Stated exercise: In the listing that follows, the range to quote begins at the line that has "bounds.XLength, bounds.YLength, bounds.ZLength))" and ends after the line that has "bpy.context.scene.collection.objects.link(empty)"; quote it verbatim and add nothing.

Dataset excerpts:
★ ★ ★ ★
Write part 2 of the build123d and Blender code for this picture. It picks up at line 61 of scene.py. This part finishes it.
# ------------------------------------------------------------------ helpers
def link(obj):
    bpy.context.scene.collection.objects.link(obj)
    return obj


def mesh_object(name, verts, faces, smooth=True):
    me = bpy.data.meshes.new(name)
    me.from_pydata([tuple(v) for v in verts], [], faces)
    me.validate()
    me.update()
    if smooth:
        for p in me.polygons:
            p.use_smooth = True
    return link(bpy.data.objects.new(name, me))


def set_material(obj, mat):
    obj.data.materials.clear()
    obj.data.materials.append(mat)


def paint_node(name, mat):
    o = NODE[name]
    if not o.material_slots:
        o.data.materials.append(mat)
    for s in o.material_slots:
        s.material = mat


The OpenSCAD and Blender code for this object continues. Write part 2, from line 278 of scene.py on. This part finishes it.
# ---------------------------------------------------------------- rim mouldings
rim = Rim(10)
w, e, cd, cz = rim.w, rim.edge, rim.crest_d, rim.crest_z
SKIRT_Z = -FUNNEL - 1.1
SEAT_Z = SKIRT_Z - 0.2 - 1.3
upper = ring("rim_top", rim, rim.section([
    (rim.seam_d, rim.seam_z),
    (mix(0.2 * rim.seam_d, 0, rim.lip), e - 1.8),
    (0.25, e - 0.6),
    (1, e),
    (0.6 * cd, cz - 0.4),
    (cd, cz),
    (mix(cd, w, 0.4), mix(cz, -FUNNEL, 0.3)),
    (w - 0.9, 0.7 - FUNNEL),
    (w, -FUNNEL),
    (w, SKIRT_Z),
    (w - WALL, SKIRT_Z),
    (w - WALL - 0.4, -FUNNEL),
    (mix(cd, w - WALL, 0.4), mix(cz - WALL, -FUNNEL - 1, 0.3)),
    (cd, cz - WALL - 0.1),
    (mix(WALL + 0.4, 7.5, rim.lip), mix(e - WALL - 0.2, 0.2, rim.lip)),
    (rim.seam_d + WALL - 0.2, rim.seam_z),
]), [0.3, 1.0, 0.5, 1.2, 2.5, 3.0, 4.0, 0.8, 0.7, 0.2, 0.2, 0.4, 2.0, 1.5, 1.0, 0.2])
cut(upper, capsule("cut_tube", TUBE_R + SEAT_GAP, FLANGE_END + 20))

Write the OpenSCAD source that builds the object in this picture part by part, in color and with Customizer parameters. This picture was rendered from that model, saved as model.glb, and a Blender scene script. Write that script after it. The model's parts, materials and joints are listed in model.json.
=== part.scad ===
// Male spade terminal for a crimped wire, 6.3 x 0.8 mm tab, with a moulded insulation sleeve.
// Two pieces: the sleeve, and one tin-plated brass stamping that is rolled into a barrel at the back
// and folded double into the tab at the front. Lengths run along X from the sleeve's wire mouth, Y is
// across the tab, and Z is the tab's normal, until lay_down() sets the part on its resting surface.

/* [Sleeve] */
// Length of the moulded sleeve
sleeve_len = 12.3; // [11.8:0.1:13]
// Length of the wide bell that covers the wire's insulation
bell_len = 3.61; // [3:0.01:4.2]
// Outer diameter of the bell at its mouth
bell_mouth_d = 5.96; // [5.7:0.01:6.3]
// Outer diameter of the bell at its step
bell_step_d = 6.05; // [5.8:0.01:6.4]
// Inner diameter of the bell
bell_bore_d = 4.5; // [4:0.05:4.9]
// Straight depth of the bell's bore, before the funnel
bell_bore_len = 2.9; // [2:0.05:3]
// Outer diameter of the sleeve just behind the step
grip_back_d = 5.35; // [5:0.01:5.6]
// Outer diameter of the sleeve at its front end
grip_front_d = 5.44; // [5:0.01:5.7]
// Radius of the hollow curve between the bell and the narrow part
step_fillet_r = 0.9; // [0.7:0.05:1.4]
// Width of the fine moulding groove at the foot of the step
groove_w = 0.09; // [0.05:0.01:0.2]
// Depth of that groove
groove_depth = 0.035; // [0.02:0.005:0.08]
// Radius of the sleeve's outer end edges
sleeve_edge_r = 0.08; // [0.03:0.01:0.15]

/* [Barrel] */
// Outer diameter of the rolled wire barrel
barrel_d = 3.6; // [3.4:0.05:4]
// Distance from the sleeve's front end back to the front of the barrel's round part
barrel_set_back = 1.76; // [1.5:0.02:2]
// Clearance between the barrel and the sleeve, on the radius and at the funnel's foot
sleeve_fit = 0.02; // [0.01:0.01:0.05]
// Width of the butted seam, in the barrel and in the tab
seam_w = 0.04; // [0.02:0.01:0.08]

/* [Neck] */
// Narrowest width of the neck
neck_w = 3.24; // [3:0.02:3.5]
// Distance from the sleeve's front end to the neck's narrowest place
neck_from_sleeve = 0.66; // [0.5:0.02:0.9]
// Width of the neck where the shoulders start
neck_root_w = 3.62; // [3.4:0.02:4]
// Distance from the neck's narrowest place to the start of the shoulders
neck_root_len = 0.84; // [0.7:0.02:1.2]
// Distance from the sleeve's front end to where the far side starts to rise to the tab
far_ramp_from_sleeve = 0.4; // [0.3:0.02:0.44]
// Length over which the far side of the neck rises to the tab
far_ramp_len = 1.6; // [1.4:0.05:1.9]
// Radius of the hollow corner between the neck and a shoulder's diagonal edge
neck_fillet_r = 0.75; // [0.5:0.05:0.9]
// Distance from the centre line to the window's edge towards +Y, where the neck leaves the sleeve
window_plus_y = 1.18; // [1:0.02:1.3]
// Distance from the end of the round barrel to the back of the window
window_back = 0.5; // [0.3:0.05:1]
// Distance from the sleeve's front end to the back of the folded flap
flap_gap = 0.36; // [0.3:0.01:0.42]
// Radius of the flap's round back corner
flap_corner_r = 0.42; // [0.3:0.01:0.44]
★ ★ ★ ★
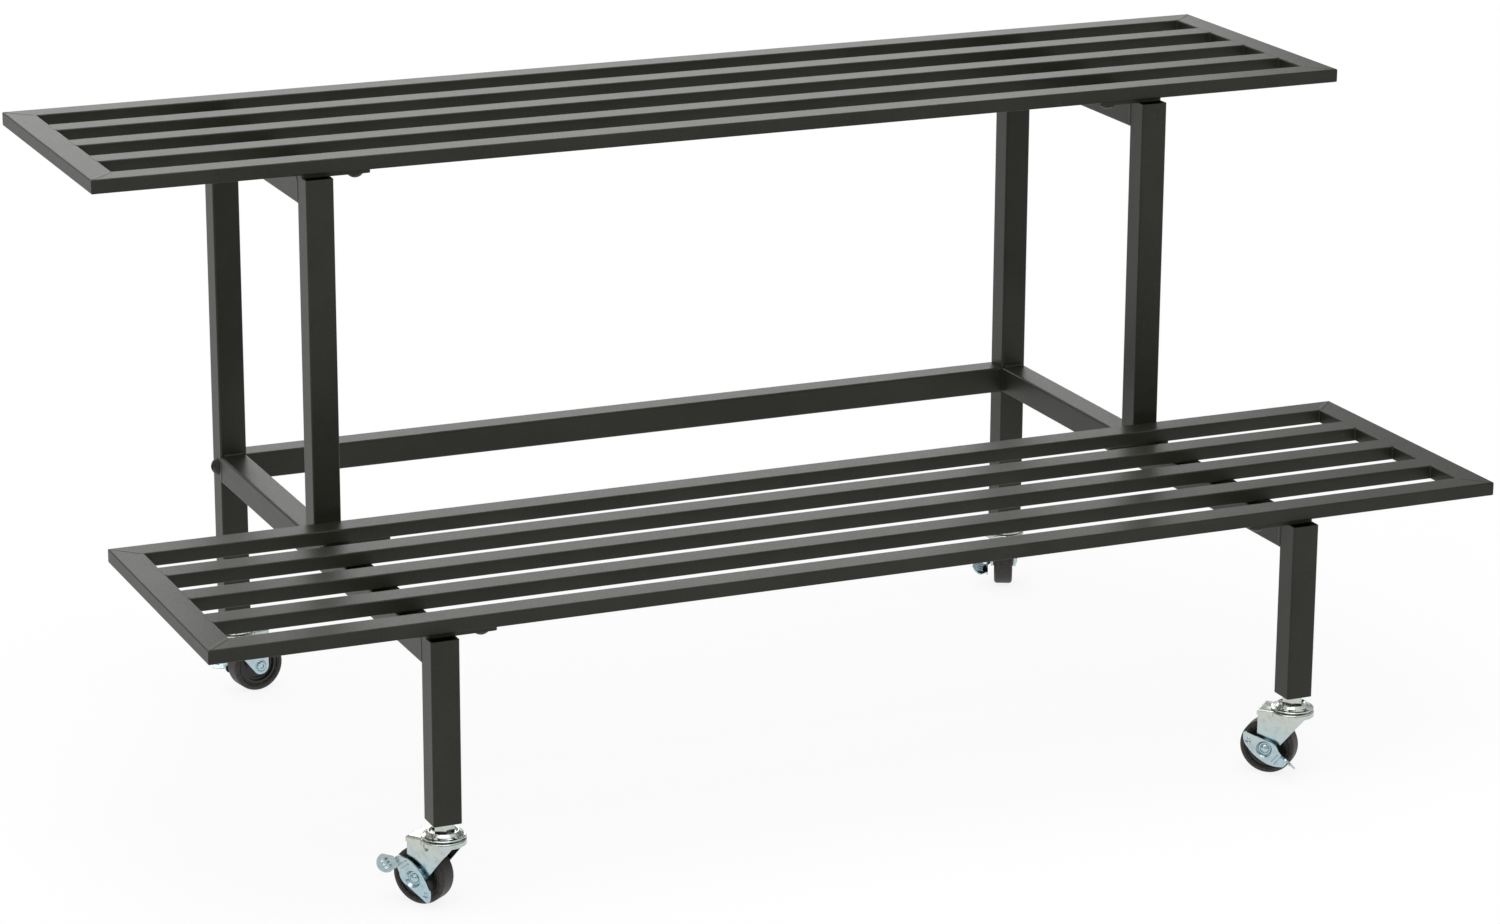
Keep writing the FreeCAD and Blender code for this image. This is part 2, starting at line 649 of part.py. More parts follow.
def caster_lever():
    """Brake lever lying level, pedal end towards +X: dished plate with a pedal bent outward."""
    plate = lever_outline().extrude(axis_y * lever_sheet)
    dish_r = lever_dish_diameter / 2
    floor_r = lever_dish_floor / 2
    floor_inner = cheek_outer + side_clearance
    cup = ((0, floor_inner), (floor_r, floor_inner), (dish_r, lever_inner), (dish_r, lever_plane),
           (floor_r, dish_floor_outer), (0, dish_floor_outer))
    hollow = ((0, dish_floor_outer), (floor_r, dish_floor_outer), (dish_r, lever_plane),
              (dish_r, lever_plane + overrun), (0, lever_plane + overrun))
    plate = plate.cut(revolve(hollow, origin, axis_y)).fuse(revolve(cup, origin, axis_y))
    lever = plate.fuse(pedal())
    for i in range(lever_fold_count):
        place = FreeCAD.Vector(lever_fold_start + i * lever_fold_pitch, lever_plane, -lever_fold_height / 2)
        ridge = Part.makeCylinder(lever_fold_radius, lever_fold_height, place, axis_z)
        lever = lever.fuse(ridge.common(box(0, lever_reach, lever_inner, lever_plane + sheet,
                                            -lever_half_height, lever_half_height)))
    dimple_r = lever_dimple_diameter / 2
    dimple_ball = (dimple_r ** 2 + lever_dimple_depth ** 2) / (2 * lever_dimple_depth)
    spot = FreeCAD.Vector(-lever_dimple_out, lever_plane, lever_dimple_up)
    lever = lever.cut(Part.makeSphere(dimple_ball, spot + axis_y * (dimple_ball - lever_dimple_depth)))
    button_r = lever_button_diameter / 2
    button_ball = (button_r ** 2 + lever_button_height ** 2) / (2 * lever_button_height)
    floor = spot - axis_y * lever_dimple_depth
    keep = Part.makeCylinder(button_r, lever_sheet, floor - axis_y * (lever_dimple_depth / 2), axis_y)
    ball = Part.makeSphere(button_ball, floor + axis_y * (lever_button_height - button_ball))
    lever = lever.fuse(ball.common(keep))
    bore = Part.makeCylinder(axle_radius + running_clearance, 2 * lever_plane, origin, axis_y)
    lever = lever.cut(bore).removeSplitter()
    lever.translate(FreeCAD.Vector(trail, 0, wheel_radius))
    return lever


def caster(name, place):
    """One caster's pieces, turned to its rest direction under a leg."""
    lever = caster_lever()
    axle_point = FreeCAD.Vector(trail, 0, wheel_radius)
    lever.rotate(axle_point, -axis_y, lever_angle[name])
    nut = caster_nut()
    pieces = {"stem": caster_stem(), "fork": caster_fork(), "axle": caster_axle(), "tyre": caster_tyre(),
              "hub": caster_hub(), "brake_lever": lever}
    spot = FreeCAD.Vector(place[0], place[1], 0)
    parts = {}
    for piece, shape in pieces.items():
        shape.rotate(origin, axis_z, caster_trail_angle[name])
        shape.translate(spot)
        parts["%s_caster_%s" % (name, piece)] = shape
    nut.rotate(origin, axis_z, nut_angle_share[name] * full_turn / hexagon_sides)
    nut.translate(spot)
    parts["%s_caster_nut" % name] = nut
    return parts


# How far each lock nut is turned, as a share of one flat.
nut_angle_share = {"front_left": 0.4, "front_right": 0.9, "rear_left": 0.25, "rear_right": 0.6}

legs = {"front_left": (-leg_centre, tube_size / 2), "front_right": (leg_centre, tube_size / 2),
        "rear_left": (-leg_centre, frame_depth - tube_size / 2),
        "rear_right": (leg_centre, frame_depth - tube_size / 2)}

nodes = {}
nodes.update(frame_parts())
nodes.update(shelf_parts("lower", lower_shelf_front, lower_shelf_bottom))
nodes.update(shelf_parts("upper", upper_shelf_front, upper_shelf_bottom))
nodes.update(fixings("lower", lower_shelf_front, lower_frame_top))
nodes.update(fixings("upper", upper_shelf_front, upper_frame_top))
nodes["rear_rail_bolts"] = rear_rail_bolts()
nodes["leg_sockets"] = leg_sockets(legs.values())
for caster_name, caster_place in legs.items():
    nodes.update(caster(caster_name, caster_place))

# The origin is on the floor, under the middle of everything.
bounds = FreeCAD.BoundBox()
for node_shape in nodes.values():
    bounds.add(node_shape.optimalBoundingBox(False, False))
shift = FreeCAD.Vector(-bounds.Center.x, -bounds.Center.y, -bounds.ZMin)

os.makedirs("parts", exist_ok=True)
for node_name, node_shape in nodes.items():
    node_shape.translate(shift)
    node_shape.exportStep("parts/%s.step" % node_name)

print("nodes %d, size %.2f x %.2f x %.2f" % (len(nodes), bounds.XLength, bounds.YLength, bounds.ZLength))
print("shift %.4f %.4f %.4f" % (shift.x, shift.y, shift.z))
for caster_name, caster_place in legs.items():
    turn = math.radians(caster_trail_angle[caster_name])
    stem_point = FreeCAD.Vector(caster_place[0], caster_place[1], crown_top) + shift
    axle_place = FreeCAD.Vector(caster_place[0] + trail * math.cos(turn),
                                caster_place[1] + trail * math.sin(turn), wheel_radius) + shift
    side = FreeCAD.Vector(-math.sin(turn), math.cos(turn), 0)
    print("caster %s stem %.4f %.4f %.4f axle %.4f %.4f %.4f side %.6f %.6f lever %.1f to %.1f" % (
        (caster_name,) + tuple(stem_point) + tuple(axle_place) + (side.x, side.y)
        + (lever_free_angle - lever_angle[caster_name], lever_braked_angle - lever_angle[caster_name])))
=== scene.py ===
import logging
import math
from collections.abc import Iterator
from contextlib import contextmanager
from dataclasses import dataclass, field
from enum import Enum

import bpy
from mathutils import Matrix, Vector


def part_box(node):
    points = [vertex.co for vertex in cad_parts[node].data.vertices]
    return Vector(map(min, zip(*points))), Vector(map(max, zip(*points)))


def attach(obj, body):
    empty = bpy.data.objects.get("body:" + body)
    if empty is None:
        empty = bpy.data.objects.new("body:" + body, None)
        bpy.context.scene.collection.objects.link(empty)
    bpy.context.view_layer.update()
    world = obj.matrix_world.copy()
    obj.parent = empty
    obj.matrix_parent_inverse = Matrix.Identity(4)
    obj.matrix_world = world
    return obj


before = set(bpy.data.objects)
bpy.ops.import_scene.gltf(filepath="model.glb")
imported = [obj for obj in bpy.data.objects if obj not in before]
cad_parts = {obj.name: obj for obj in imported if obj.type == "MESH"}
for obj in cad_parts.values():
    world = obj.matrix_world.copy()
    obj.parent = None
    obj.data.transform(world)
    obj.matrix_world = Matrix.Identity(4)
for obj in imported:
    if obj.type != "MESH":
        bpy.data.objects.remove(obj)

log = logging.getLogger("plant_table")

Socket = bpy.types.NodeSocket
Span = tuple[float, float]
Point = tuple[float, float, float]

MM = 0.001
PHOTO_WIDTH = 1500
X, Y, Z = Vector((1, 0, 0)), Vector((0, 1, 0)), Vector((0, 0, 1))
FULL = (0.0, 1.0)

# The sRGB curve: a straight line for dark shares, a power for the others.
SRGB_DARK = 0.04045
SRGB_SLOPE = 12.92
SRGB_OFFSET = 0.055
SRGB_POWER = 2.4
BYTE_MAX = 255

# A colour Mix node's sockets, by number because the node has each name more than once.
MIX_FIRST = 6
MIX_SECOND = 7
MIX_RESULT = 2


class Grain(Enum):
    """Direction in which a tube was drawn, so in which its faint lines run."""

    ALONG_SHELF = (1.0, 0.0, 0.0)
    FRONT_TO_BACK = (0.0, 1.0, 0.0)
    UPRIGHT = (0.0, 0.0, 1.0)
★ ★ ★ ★
Solved problem:
print("nodes %d, size %.2f x %.2f x %.2f" % (len(nodes), bounds.XLength, bounds.YLength, bounds.ZLength))
print("shift %.4f %.4f %.4f" % (shift.x, shift.y, shift.z))
for caster_name, caster_place in legs.items():
    turn = math.radians(caster_trail_angle[caster_name])
    stem_point = FreeCAD.Vector(caster_place[0], caster_place[1], crown_top) + shift
    axle_place = FreeCAD.Vector(caster_place[0] + trail * math.cos(turn),
                                caster_place[1] + trail * math.sin(turn), wheel_radius) + shift
    side = FreeCAD.Vector(-math.sin(turn), math.cos(turn), 0)
    print("caster %s stem %.4f %.4f %.4f axle %.4f %.4f %.4f side %.6f %.6f lever %.1f to %.1f" % (
        (caster_name,) + tuple(stem_point) + tuple(axle_place) + (side.x, side.y)
        + (lever_free_angle - lever_angle[caster_name], lever_braked_angle - lever_angle[caster_name])))
=== scene.py ===
import logging
import math
from collections.abc import Iterator
from contextlib import contextmanager
from dataclasses import dataclass, field
from enum import Enum

import bpy
from mathutils import Matrix, Vector


def part_box(node):
    points = [vertex.co for vertex in cad_parts[node].data.vertices]
    return Vector(map(min, zip(*points))), Vector(map(max, zip(*points)))


def attach(obj, body):
    empty = bpy.data.objects.get("body:" + body)
    if empty is None:
        empty = bpy.data.objects.new("body:" + body, None)
        bpy.context.scene.collection.objects.link(empty)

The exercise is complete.